I feel that even if this PD is migrated away, it will continue to report errors about other components’ ports being occupied. Could it be that something is causing tiup cluster to misjudge?

| username: qufudcj | Original post link

All the nodes in their clusters are exactly the same.

| username: xingzhenxiang | Original post link

Did you check the configuration file before scaling up?

| username: qufudcj | Original post link

Are you referring to the files used to set up the cluster initially? Since I didn’t set up the cluster, I can’t find them anymore. Is there any way to locate and modify them?

| username: xingzhenxiang | Original post link

It’s better to ask the official team. I don’t have experience with this either.

| username: tidb菜鸟一只 | Original post link

I suggest confirming that the two folders I mentioned are the same, then remove one of them. After that, use the remaining cluster name to specify scaling up or down and see if there are still any issues.
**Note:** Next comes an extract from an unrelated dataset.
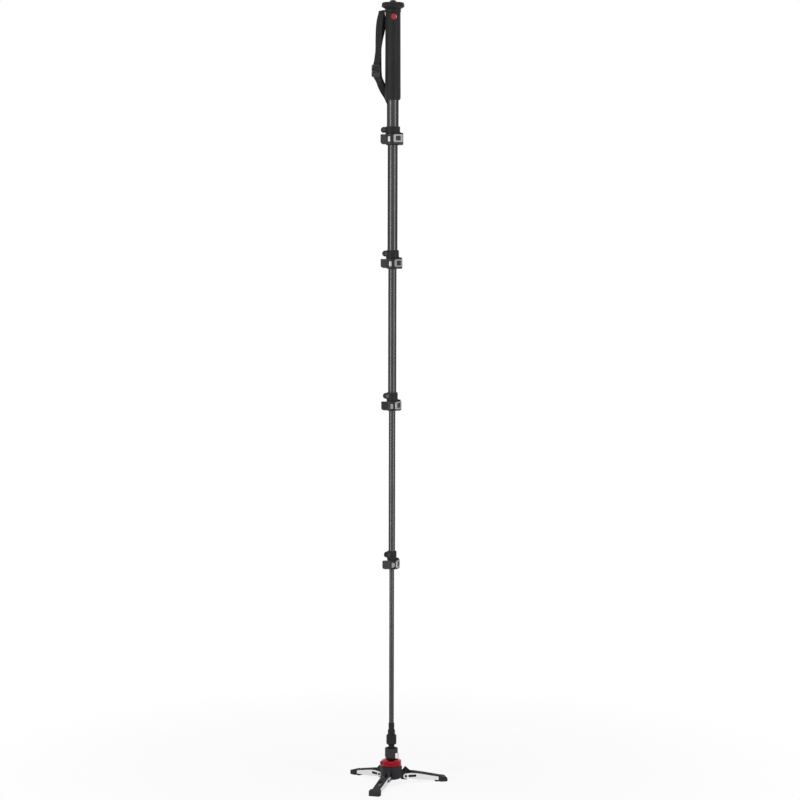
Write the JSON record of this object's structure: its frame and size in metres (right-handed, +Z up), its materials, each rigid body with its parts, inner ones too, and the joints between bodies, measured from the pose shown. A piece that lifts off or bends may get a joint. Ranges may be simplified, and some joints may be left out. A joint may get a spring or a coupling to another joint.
{
  "type": "camera monopod",
  "caption": "Telescopic camera monopod with flip-lock clamps, soft grip, wrist strap and a folding three-leg base on a tilting ball joint.",
  "frame": {"origin": "on the floor, under the column's axis, with the legs spread and every section drawn out", "axes": "+Z up the column, -Y towards the front, where the upper clamp's lever wraps, +X to the right"},
  "size_m": [0.2581, 0.2639, 2.0431],
  "materials": {
    "carbon": "clear-coated carbon fibre",
    "steel": "zinc plated",
    "black_metal": "black powder coat",
    "ball_metal": "black anodised",
    "black_plastic": "fine moulded texture",
    "inner_plastic": "natural acetal",
    "silver": "satin silver",
    "rubber": "matte rubber",
    "grip_foam": "soft-touch rubber",
    "red": "gloss red",
    "webbing": "woven webbing"
  },
  "bodies": {
    "base": {"leg_hub": "black_metal", "hub_cover": "black_plastic", "leg_pins": "steel"},
    "pan": {"pan_ring": "red", "pan_cartridge": "inner_plastic", "socket_cup": "black_metal"},
    "button": {"cup_button": "silver"},
    "tilt_carrier": {"ball_liner": "inner_plastic"},
    "column": {"ball_stem": "ball_metal", "column_block": "black_metal", "tube_end_fitting": "black_metal", "tube_5": "carbon", "guide_bush_5": "inner_plastic"},
    "section_4": {"tube_4": "carbon", "guide_bush_4": "inner_plastic", "clamp_4_collar": "black_metal", "clamp_4_shim": "inner_plastic", "clamp_4_hinge_pin": "steel", "clamp_4_pinch_bolt": "steel"},
    "section_3": {"tube_3": "carbon", "guide_bush_3": "inner_plastic", "clamp_3_collar": "black_metal", "clamp_3_shim": "inner_plastic", "clamp_3_hinge_pin": "steel", "clamp_3_pinch_bolt": "steel"},
    "section_2": {"tube_2": "carbon", "guide_bush_2": "inner_plastic", "clamp_2_collar": "black_metal", "clamp_2_shim": "inner_plastic", "clamp_2_hinge_pin": "steel", "clamp_2_pinch_bolt": "steel"},
    "upper": {"tube_1": "carbon", "clamp_1_collar": "black_metal", "clamp_1_shim": "inner_plastic", "clamp_1_hinge_pin": "steel", "clamp_1_pinch_bolt": "steel", "grip_sleeve": "grip_foam", "grip_badge": "red", "head_plug": "black_plastic", "strap_ring": "black_metal", "top_plate": "black_metal", "plate_pad": "rubber", "camera_screw": "steel", "wrist_strap": "webbing", "strap_buckle": "black_plastic"},
    "lever_1": {"clamp_1_lever": "black_plastic", "clamp_1_link": "silver"},
    "lever_2": {"clamp_2_lever": "black_plastic", "clamp_2_link": "silver"},
    "lever_3": {"clamp_3_lever": "black_plastic", "clamp_3_link": "silver"},
    "lever_4": {"clamp_4_lever": "black_plastic", "clamp_4_link": "silver"},
    "leg_front": {"leg_front_frame": "silver", "leg_front_rubber": "rubber"},
    "leg_right": {"leg_right_frame": "silver", "leg_right_rubber": "rubber"},
    "leg_left": {"leg_left_frame": "silver", "leg_left_rubber": "rubber"}
  },
  "joints": [
    {"name": "leg_front_fold", "type": "hinge", "parent": "base", "child": "leg_front", "pos_m": [-0.01113, -0.03529, 0.0186], "axis": [-0.9537, 0.3007, 0], "range_deg": [0, 84]},
    {"name": "leg_right_fold", "type": "hinge", "parent": "base", "child": "leg_right", "pos_m": [0.03612, 0.00801, 0.0186], "axis": [0.2164, -0.9763, 0], "range_deg": [0, 84]},
    {"name": "leg_left_fold", "type": "hinge", "parent": "base", "child": "leg_left", "pos_m": [-0.025, 0.02728, 0.0186], "axis": [0.7373, 0.6756, 0], "range_deg": [0, 84]},
    {"name": "pan_turn", "type": "hinge", "parent": "base", "child": "pan", "pos_m": [0, 0, 0.0474], "axis": [0, 0, 1], "continuous": true},
    {"name": "button_press", "type": "slide", "parent": "pan", "child": "button", "axis": [-0.8829, 0.4695, 0], "range_m": [0, 0.0016], "stiffness_N_per_m": 900},
    {"name": "tilt_front", "type": "hinge", "parent": "pan", "child": "tilt_carrier", "pos_m": [0, 0, 0.0812], "axis": [1, 0, 0], "range_deg": [-12, 12]},
    {"name": "tilt_side", "type": "hinge", "parent": "tilt_carrier", "child": "column", "pos_m": [0, 0, 0.0812], "axis": [0, 1, 0], "range_deg": [-12, 12]},
    {"name": "section_4_slide", "type": "slide", "parent": "column", "child": "section_4", "axis": [0, 0, -1], "range_m": [0, 0.405]},
    {"name": "section_3_slide", "type": "slide", "parent": "section_4", "child": "section_3", "axis": [0, 0, -1], "range_m": [0, 0.364]},
    {"name": "section_2_slide", "type": "slide", "parent": "section_3", "child": "section_2", "axis": [0, 0, -1], "range_m": [0, 0.31699]},
    {"name": "section_1_slide", "type": "slide", "parent": "section_2", "child": "upper", "axis": [0, 0, -1], "range_m": [0, 0.26599]},
    {"name": "clamp_1_open", "type": "hinge", "parent": "upper", "child": "lever_1", "pos_m": [0.02314, -0.00408, 1.67068], "axis": [0, 0, 1], "range_deg": [0, 110]},
    {"name": "clamp_2_open", "type": "hinge", "parent": "section_2", "child": "lever_2", "pos_m": [0.02129, 0.00074, 1.35369], "axis": [0, 0, 1], "range_deg": [0, 110]},
    {"name": "clamp_3_open", "type": "hinge", "parent": "section_3", "child": "lever_3", "pos_m": [0.01853, 0.00462, 0.9857], "axis": [0, 0, 1], "range_deg": [0, 110]},
    {"name": "clamp_4_open", "type": "hinge", "parent": "section_4", "child": "lever_4", "pos_m": [0.01499, 0.0078, 0.5707], "axis": [0, 0, 1], "range_deg": [0, 110]}
  ]
}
| username: qufudcj | Original post link

So you mean moving it on the machine using mv, right? I’ll try it this afternoon, thanks.
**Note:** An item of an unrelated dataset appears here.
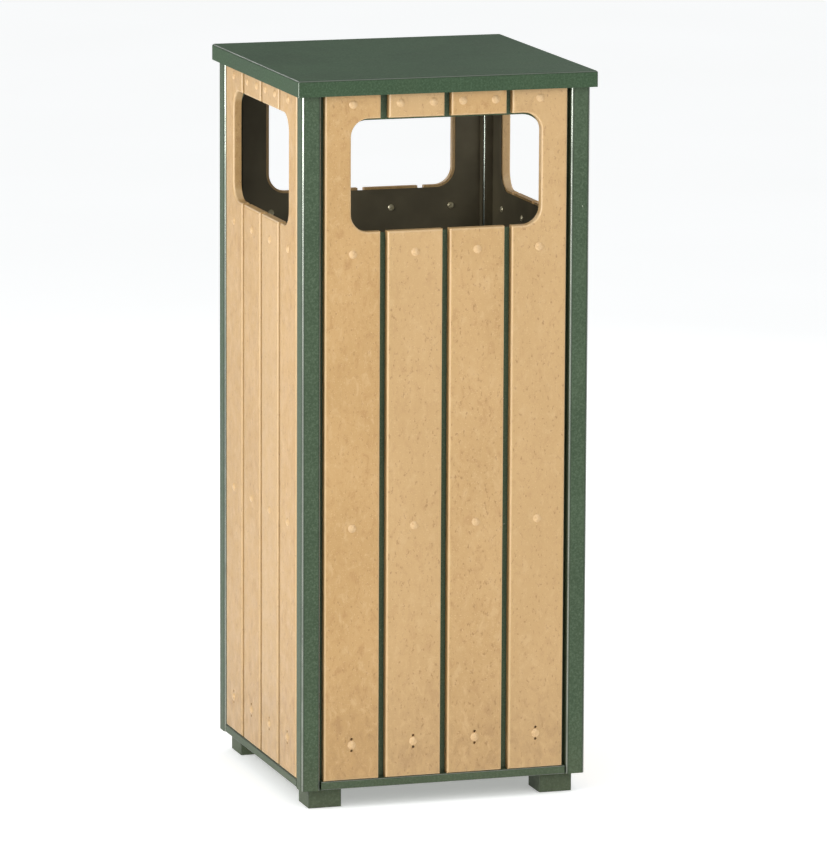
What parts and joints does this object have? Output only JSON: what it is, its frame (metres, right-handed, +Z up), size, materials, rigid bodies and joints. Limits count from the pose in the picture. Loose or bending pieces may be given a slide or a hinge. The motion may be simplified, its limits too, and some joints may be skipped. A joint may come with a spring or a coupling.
{
  "type": "litter bin",
  "caption": "Square free-standing litter bin with riveted plastic slats on a steel frame, a hooded opening in each side, a rear-hinged lid and a lift-out liner.",
  "frame": {"origin": "on the ground under the centre of the bin", "axes": "+Z up, the front faces -Y, +X to the right of someone facing the front"},
  "size_m": [0.343, 0.344, 0.8128],
  "materials": {
    "frame_green": "satin powder coat",
    "lid_green": "satin powder coat, fine orange peel",
    "panel_green": "satin powder coat",
    "foot_green": "satin powder coat",
    "slat_plastic": "speckled recycled plastic, satin",
    "rivet_tan": "satin",
    "liner_plastic": "satin moulded plastic",
    "pin_steel": "bright zinc"
  },
  "bodies": {
    "frame": {"base_pan": "panel_green", "bottom_rail_front": "frame_green", "bottom_rail_left": "frame_green", "bottom_rail_rear": "frame_green", "bottom_rail_right": "frame_green", "foot_front_left": "foot_green", "foot_front_right": "foot_green", "foot_rear_left": "foot_green", "foot_rear_right": "foot_green", "hinge_leaf_frame": "frame_green", "hinge_pin": "pin_steel", "hinge_rivets_frame": "frame_green", "panel_front": "panel_green", "panel_left": "panel_green", "panel_rear": "panel_green", "panel_right": "panel_green", "post_front_left": "frame_green", "post_front_right": "frame_green", "post_rear_left": "frame_green", "post_rear_right": "frame_green", "slat_front_1": "slat_plastic", "slat_front_2_lower": "slat_plastic", "slat_front_2_upper": "slat_plastic", "slat_front_3_lower": "slat_plastic", "slat_front_3_upper": "slat_plastic", "slat_front_4": "slat_plastic", "slat_left_1": "slat_plastic", "slat_left_2_lower": "slat_plastic", "slat_left_2_upper": "slat_plastic", "slat_left_3_lower": "slat_plastic", "slat_left_3_upper": "slat_plastic", "slat_left_4": "slat_plastic", "slat_rear_1": "slat_plastic", "slat_rear_2_lower": "slat_plastic", "slat_rear_2_upper": "slat_plastic", "slat_rear_3_lower": "slat_plastic", "slat_rear_3_upper": "slat_plastic", "slat_rear_4": "slat_plastic", "slat_right_1": "slat_plastic", "slat_right_2_lower": "slat_plastic", "slat_right_2_upper": "slat_plastic", "slat_right_3_lower": "slat_plastic", "slat_right_3_upper": "slat_plastic", "slat_right_4": "slat_plastic", "slat_rivets_front": "rivet_tan", "slat_rivets_left": "rivet_tan", "slat_rivets_rear": "rivet_tan", "slat_rivets_right": "rivet_tan", "top_rail_front": "frame_green", "top_rail_left": "frame_green", "top_rail_rear": "frame_green", "top_rail_right": "frame_green"},
    "lid": {"lid": "lid_green", "hinge_leaf_lid": "frame_green", "hinge_rivets_lid": "frame_green"},
    "liner": {"liner": "liner_plastic"}
  },
  "joints": [
    {"name": "lid_hinge", "type": "hinge", "parent": "frame", "child": "lid", "pos_m": [0, 0.16827, 0.7919], "axis": [-1, 0, 0], "range_deg": [0, 170]},
    {"name": "liner_lift", "type": "slide", "parent": "frame", "child": "liner", "axis": [0, 0, 1], "range_m": [0, 0.802]}
  ],
  "couplings": [
    {"joint": "liner_lift", "follows": "lid_hinge", "m_per_rad": 0.27}
  ]
}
| username: qufudcj | Original post link

Thank you. I can move the folder of a cluster with mv, but it’s quite strange that now neither of the two drainers are writing data to Kafka. There are no errors in the logs, just lines of “write save point”.

| username: qufudcj | Original post link

Occasionally, a line is printed:
[INFO] [client.go:716] [“[sarama] Client background metadata update: kafka: no specific topics to update metadata”]

| username: 小王同学Plus | Original post link

This is usually one of the normal log records when the Kafka cluster is running normally and does not require special handling. This error message indicates that the Kafka cluster has not received any requests to update metadata, so no action was taken.

| username: srstack | Original post link

When performing the check, it will not only compare conflicts on the new machine but also check the existing cluster. I suspect this situation is caused by a previous backup of the meta.yaml file.